In Kiev, the new Orthodox Church of Ukraine held its first Christmas Mass in the contested Monastery of the Caves, a UNESCO World Heritage Site.

Several hundred believers, dozens of journalists and Culture Minister Oleksandr Tkachenko accepted the invitation to the service in the Cathedral of the Assumption. The service was broadcast live on Ukrainian television.

The Ukrainian Central Bank released figures late on Friday showing that the country had received the equivalent of more than $32 billion in aid and loans from abroad last year.

About 40% came from the United States, the Ukrainian central bank announced on Friday evening. Just under 25% came from the European Union and about 8% from the International Monetary Fund.

The total aid amounted to about 16% of Ukraine’s pre-war economic output.

However, Ukrainian gross domestic product collapsed by more than 30% in 2022 due to the war, according to estimates by the Economy Ministry in Kiev.

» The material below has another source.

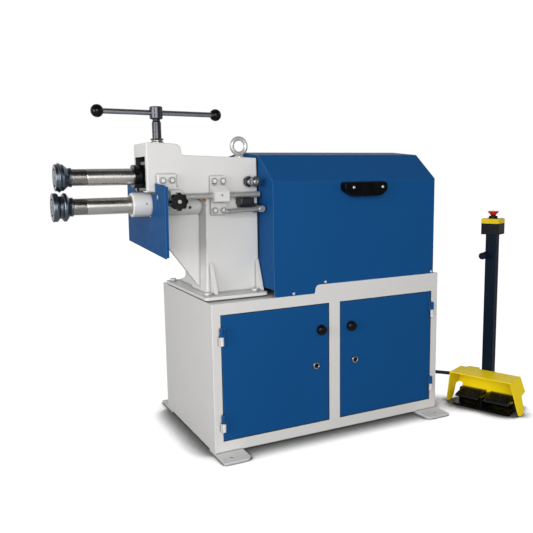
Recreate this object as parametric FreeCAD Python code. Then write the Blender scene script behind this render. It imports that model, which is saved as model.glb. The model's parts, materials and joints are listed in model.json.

Ukraine is largely dependent on foreign aid, both financially and militarily.

In a major policy shift, the German government announced on Thursday that it would provide Ukraine with several dozen Marder infantry fighting vehicles and a Patriot air defence system, following agreements with Washington.

“Our ground forces will benefit enormously from the Marder infantry fighting vehicle,” Ukraine’s ambassador to Germany, Oleksii Makeiev, told the Wirtschaftswoche business weekly. He predicted that Western-designed battle tanks could follow.

“Even if it sounds strange to some: German weapons save lives and contribute to the return of peace in Europe,” Makeiev said.

In Belarus meanwhile, concerns are growing among the opposition about a possible mobilization in their country to support Russia’s war on Ukraine. The Belarusian border is only around 140 kilometres from the Ukrainian capital.

Preparations were well advanced, opposition politician Pavel Latushka, who lives in exile in Warsaw, told Germany’s media network Redaktionsnetzwerk Deutschland (RND) on Saturday.

Former culture minister Latushka is a member of opposition leader Svetlana Tikhanovskaya’s Cabinet in exile.